The case studies also stretch the reader’s sense of category. Yes, the title says buildings, but the lessons reach into bridges, large-span structures, and other engineered systems. That turns out to be a good thing. It reminds you that structural behavior is not limited by labels. Gravity does not care whether it is embarrassing a hotel walkway, a civic arena roof, or a bridge deck. It simply enforces the rules.

Who Should Read This Book?

This book is ideal for architecture students who want to understand structures without feeling buried alive under equations. It is excellent for civil engineering students because it connects theory to consequences. It is valuable for contractors and builders because it reinforces how much construction sequence and field changes matter. And it is surprisingly enjoyable for ordinary readers who just love well-explained nonfiction.

It is also a terrific recommendation for people who liked books about design, infrastructure, engineering history, or systems thinking. If you enjoy seeing how complicated things work in the real world, this book scratches that itch. If you are the type of person who pauses under a stadium roof and wonders how that thing is legal, congratulations, you are already the target audience.

Most importantly, it is a book for readers who appreciate humility in technical work. It does not worship complexity for its own sake. It respects clarity, judgment, and careful thinking. In that sense, it is not just a book about collapse. It is a book about responsibility.

What Makes the Writing So Good

Many engineering books suffer from one of two problems: they are either too technical for a general audience or so simplified that they become vague and forgettable. Why Buildings Fall Down walks the line beautifully. It is lucid without being flimsy. It is intelligent without showing off. And it understands that a good explanation is not the same thing as a long one.

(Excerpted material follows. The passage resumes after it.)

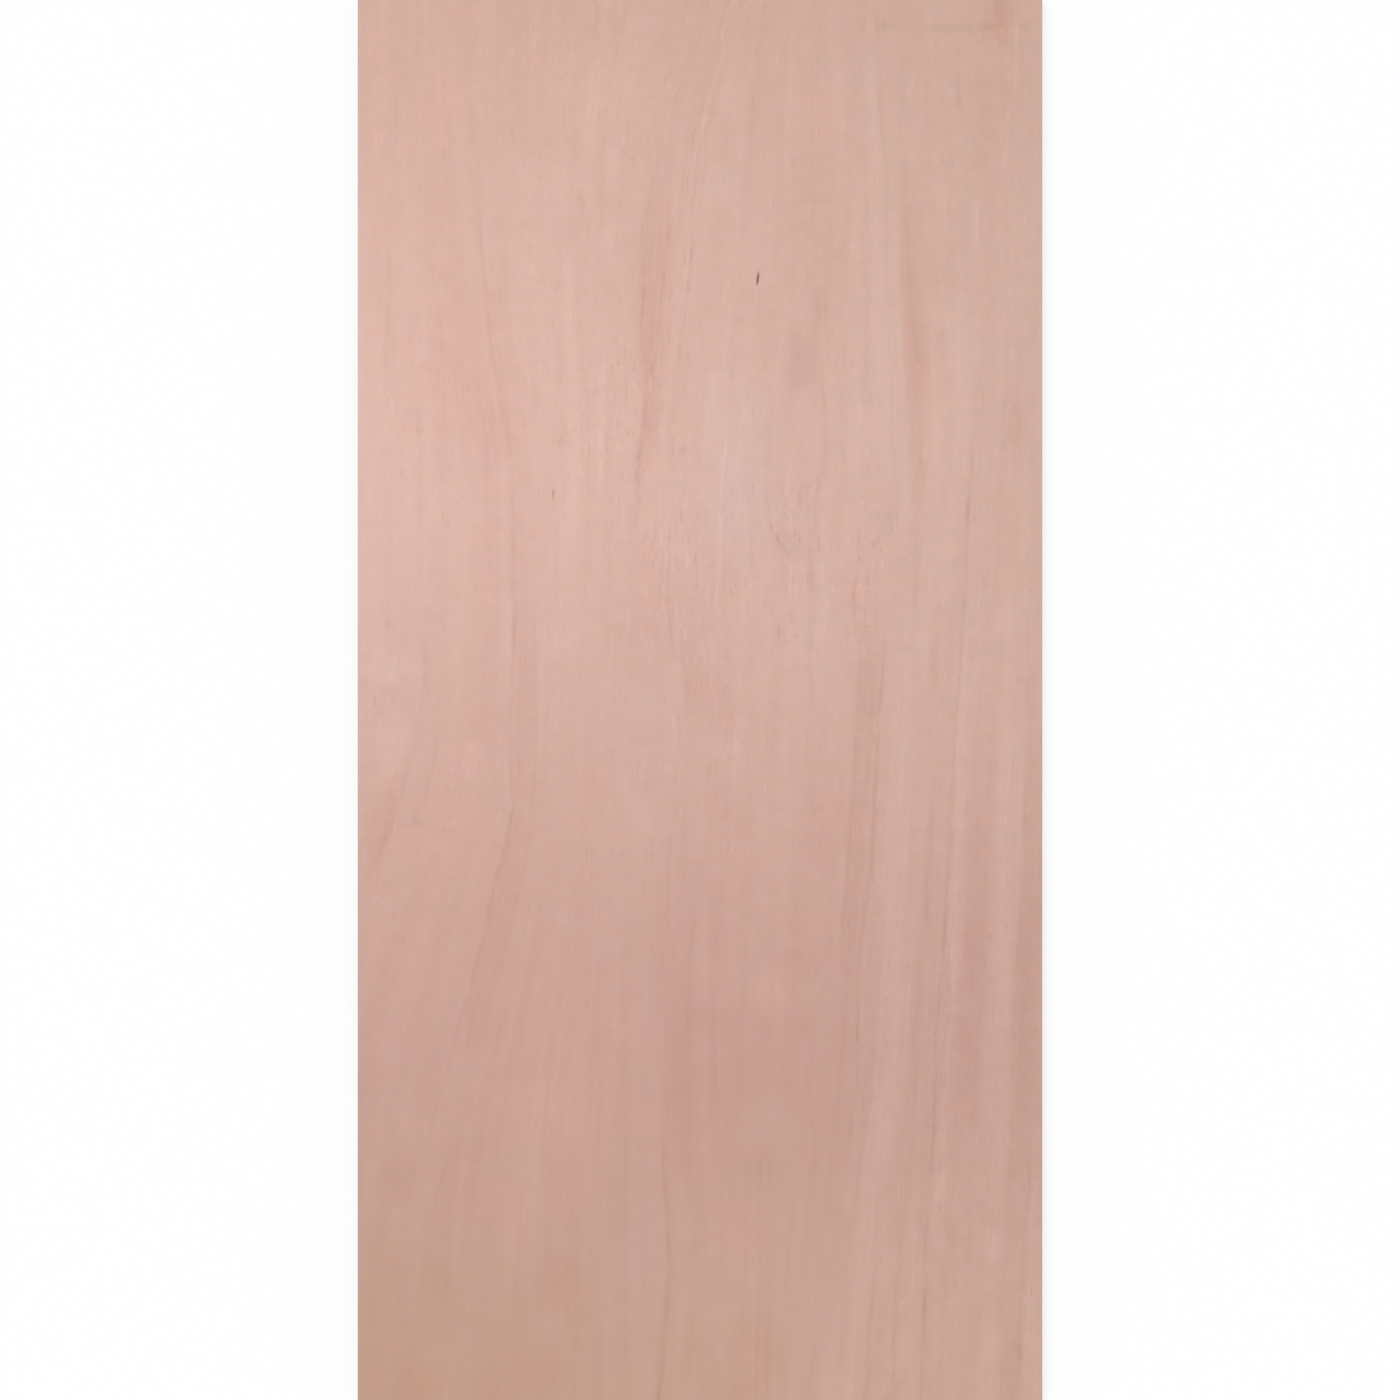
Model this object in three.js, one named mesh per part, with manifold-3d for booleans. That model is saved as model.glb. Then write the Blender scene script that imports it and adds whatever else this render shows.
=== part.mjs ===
// A plywood sheet: thin veneers glued with their grain crossed, pressed, sawn square and sanded.
// Millimetres, +Z up. The sheet lies on its back, with the face veneer on top and the face grain along Y.
// The origin is the middle of the back, on the surface that the sheet lies on.
import * as THREE from "three";
import { mergeVertices } from "three/addons/utils/BufferGeometryUtils.js";
import Module from "manifold-3d";

const sheetLength = 2500; // along the face grain
const sheetWidth = 1220;

const outerPly = 1.3; // the face and the back, thinned by sanding
const innerPly = 1.4;
const innerPlyCount = 11; // odd, so that the face and the back have the same grain direction
const sheetThickness = 2 * outerPly + innerPlyCount * innerPly;

const fibreSetback = 0.15; // how far a saw leaves the fibres that it cuts across behind those it runs along
const arris = 0.4; // the corner between a face and a sawn edge, eased by sanding
const arrisSteps = 3;

const veneerColour = 0xd1aa9d;

const wasm = await Module();
wasm.setup();

// A closed geometry as a solid that can be joined and cut. Its coordinates are rounded, so that
// plies that touch share one plane exactly.
function toSolid(geometry) {
  geometry.deleteAttribute("normal");
  geometry.deleteAttribute("uv");
  const merged = mergeVertices(geometry);
  return new wasm.Manifold(
    new wasm.Mesh({
      numProp: 3,
      vertProperties: merged.attributes.position.array.map((value) => Math.round(value * 1e4) / 1e4),
      triVerts: new Uint32Array(merged.index.array),
    }),
  );
}

function toGeometry(solid) {
  const mesh = solid.getMesh();
  const geometry = new THREE.BufferGeometry();
  geometry.setAttribute("position", new THREE.BufferAttribute(mesh.vertProperties, 3));
  geometry.setIndex(new THREE.BufferAttribute(mesh.triVerts, 1));
  geometry.computeVertexNormals();
  return geometry;
}

// The sheet's outline from above, set back from its full width and length.
function outline(sideSetback, endSetback) {
  const x = sheetWidth / 2 - sideSetback;
  const y = sheetLength / 2 - endSetback;
  return new THREE.Shape().moveTo(-x, -y).lineTo(x, -y).lineTo(x, y).lineTo(-x, y).closePath();
}

// The veneers from the back up, each with its thickness and the height of its underside.
// Every second one is crossed: its fibres run along X.
function layUp() {
  const plies = [];
  let height = 0;
  for (let i = 0; i < innerPlyCount + 2; i++) {
    const outer = i === 0 || i === innerPlyCount + 1;
    const thickness = outer ? outerPly : innerPly;
    plies.push({ height, thickness, crossed: i % 2 === 1 });
    height += thickness;
  }
  return plies;
}

// One ply as the saw leaves it. It keeps its full reach only at the two edges that run along its fibres.
function sawnPly({ height, thickness, crossed }) {
  const shape = crossed ? outline(fibreSetback, 0) : outline(0, fibreSetback);
  const geometry = new THREE.ExtrudeGeometry(shape, { depth: thickness, bevelEnabled: false });
  geometry.translate(0, 0, height);
  return toSolid(geometry);
}

// The full-size block with the corners of both faces rounded over, which is what sanding leaves.
function sandedBlock() {
  const geometry = new THREE.ExtrudeGeometry(outline(0, 0), {
    depth: sheetThickness - 2 * arris,
    bevelThickness: arris,
    bevelSize: arris,
    bevelOffset: -arris,
    bevelSegments: arrisSteps,
  });
  geometry.translate(0, 0, arris);
  return toSolid(geometry);
}

function plywoodSheet() {
  const gluedPack = layUp()
    .map(sawnPly)
    .reduce((pack, ply) => pack.add(ply));
  const veneer = new THREE.MeshStandardMaterial({
    color: veneerColour,
    roughness: 0.65,
    metalness: 0,
    flatShading: true,
  });
  const sheet = new THREE.Mesh(toGeometry(gluedPack.intersect(sandedBlock())), veneer);
  sheet.name = "plywood_sheet";
  return sheet;
}

const part = new THREE.Group();
part.add(plywoodSheet());

export default part;
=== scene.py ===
import math
from functools import lru_cache

import bmesh
import bpy
from mathutils import Euler, Matrix, Vector, noise


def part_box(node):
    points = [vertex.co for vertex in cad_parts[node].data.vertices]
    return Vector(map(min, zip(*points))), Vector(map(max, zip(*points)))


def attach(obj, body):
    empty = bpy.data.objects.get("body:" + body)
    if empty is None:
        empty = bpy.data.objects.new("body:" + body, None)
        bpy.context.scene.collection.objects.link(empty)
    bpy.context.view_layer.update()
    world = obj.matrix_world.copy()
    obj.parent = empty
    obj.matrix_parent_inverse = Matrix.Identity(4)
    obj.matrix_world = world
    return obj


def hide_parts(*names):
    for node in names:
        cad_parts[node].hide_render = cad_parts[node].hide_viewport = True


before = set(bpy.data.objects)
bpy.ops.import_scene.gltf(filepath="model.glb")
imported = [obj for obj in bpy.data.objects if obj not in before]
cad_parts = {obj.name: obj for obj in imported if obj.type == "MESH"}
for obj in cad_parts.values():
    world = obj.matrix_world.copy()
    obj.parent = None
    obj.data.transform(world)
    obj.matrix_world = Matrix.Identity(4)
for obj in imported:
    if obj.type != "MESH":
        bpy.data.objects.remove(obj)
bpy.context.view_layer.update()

low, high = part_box("plywood_sheet")
mm = 0.001
cm = 0.01
touching = 0.01 * mm
halfWidth = (high.x - low.x) / 2
halfLength = (high.y - low.y) / 2
widthInCm = 2 * halfWidth / cm
lengthInCm = 2 * halfLength / cm


def srgb(red, green, blue):
    # a screen colour as the linear colour that shaders take
    return (*[((part / 255 + 0.055) / 1.055) ** 2.4 for part in (red, green, blue)], 1.0)


# Shader values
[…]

The tone also helps. The writing respects the seriousness of failure, but it is never pompous. There is a human rhythm to the chapters. You feel guided rather than lectured. The book trusts that readers can handle complexity as long as someone bothers to explain it well. That may sound basic, but in technical publishing it qualifies as a minor miracle.

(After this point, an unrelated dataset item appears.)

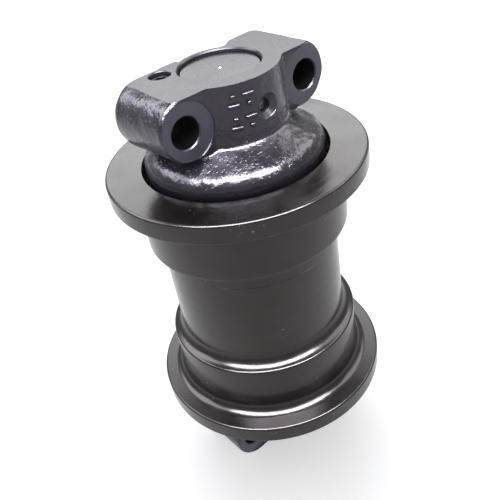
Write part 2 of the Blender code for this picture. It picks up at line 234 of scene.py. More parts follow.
def shell_enamel():
    paint, place, body, settled, runs = enamel(
        "shell_enamel", (0.0185, 0.0140, 0.0140), (0.045, 0.038, 0.033), 0.30, 1.47, (1.0, 0.955, 0.955), 0.38
    )
    x, y, z = place.parts()
    radius = place.from_axis()
    _, _, up = paint.facing()

    # Tool marks of the lathe run round the axis, and small pits of the forging are left between them.
    turning = paint.mottle(paint.joined(radius, z, 0.0), 0.9 * mm, 2.0)
    broad_turning = paint.mottle(paint.joined(radius, z, 0.0), 6 * mm, 1.0)
    pits = paint.mottle(place, 1.6 * mm, 3.0)

    # Knocks from handling sit on the flange rims, and rust breaks through in patches.
    at_rim = radius.rise(flange_radius - 2.2 * mm, flange_radius - 0.6 * mm)
    knocked_patch = paint.mottle(place, 35 * mm).rise(0.46, 0.60)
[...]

The illustrations are another major advantage. Structural behavior is easier to grasp when you can see how a load moves or how a detail works. Good diagrams shorten the distance between confusion and comprehension. In this book, they do exactly that.

The Reader Experience: What Changes After You Finish the Book

Here is the strangest and best thing about reading Why Buildings Fall Down: it follows you outside. You do not close the book and leave it behind on the table. You close the book and then walk into the world noticing everything. The parking garage suddenly looks less like a boring concrete box and more like a carefully negotiated truce between weight, span, reinforcement, and cost. A hotel atrium becomes a live demonstration of load transfer. A stadium roof starts to look like an argument between elegance and physics. Even a humble house begins to reveal its logic, its weak points, and its little structural personality quirks.

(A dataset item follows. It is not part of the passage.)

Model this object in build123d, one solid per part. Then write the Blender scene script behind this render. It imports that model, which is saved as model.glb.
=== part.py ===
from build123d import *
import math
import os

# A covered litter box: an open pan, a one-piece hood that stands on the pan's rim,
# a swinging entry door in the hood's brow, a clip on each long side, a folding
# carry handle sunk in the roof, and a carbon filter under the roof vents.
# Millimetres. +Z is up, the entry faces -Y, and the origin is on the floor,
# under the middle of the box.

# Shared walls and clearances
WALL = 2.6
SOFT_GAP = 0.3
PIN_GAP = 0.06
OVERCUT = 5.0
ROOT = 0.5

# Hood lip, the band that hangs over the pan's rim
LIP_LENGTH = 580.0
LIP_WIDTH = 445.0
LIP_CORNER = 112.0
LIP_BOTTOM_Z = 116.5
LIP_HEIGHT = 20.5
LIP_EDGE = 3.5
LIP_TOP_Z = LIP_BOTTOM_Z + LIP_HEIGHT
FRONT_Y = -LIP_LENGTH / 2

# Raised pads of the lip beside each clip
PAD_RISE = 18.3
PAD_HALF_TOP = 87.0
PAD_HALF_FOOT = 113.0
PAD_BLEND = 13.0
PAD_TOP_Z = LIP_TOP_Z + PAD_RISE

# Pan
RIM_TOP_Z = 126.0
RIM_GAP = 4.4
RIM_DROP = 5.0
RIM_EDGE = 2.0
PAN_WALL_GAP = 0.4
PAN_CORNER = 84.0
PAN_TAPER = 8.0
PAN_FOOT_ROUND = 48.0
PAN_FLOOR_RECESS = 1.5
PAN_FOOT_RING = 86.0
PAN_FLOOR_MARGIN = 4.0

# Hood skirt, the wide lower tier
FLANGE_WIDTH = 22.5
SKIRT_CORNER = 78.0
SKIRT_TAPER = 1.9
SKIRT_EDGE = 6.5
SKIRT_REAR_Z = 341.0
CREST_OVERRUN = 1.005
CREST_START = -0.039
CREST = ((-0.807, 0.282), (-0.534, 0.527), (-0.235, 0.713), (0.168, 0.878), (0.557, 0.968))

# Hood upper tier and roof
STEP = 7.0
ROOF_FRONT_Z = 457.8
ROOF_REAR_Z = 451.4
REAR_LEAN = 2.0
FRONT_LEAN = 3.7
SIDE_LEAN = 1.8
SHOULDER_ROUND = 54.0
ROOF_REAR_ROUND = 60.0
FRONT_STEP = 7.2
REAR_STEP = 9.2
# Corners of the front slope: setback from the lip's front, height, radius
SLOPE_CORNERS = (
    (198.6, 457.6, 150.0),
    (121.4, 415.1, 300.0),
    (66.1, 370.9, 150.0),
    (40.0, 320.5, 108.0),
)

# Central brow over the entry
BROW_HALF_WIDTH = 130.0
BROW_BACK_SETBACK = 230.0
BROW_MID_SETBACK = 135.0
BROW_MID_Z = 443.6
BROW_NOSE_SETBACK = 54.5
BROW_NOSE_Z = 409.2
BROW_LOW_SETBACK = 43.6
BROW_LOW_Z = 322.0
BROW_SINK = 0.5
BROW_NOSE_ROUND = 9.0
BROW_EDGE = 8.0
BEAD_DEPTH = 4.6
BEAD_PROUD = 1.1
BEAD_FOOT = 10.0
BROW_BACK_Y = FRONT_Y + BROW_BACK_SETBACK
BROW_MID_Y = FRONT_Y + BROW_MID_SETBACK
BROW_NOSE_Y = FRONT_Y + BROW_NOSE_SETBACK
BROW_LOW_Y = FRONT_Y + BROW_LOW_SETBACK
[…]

That is the experience this book creates. It trains your eye without making you feel self-important about it. You become more observant, but not in an obnoxious “let me explain cantilever action at brunch” kind of way. More in a “wow, I never realized how much thought has to go into keeping ordinary spaces ordinary” kind of way. And that may be the book’s greatest achievement. It restores a sense of wonder to the built environment while also adding a healthy dose of respect.

It can also make readers more humble. After all, one recurring lesson in the book is that impressive structures are not defeated only by dramatic natural forces. Sometimes they are undone by a detail that looked harmless, a shortcut that seemed practical, or a decision made by someone who assumed the structure had more forgiveness than it did. That realization changes how you think about quality, review, inspection, and professional responsibility. The experience of reading the book is not merely educational; it is sobering in a useful way.

For students, the experience can be transformative. Abstract classroom topics like load paths, buckling, connection behavior, redundancy, and progressive collapse suddenly stop feeling like textbook jargon and start feeling like tools for interpreting real events. That shift matters. It is the difference between memorizing a term and understanding why the term exists. Case studies give concepts emotional weight. They stick. They help readers remember that engineering is never only about passing an exam. It is about decisions that shape safety, trust, and public life.

For designers and builders, the reading experience can be even more immediate. You start noticing how often success depends on coordination, not just brilliance. The architect’s intention, the engineer’s calculation, the fabricator’s detail, the contractor’s sequence, the inspector’s diligence, and the owner’s priorities all have to align closely enough for the finished structure to behave as intended. Why Buildings Fall Down makes that web of responsibility visible. It reminds readers that strong buildings are not accidents. They are the result of disciplined thinking repeated over and over again, often in unglamorous ways.

And for general readers, the experience is wonderfully energizing because it proves that technical literacy can be exciting. You do not need a hard hat, an engineering degree, or a suspiciously large calculator to appreciate what the authors are doing. You just need curiosity. The book rewards that curiosity generously. By the end, you are not only more informed; you are more awake to the world. Buildings stop being background scenery and become readable objects full of intention, compromise, and consequence. That is a rare gift for any book to give. It is also why this one remains such an easy recommendation.

Final Verdict

Why Buildings Fall Down is one of those books that manages to be informative, readable, and deeply memorable at the same time. It explains structural failure without turning into a technical swamp. It uses real examples to make engineering concepts tangible. It treats collapse not as spectacle, but as a source of hard-earned wisdom. And it leaves readers with a sharper eye for the built world and a stronger appreciation for the people responsible for making it safe.

If you want a book that helps you understand structures, design decisions, engineering ethics, and the thin line between confidence and catastrophe, this is a genuinely worthwhile read. It is smart, practical, and oddly entertaining for a book whose central message is basically, “Please respect the load path.” Honestly, that should be on more coffee mugs.

If your reading list includes architecture, engineering, infrastructure, or nonfiction that makes you see the world differently, put Why Buildings Fall Down on it. Preferably near the top. Gravity is always teaching. This book simply introduces the instructor.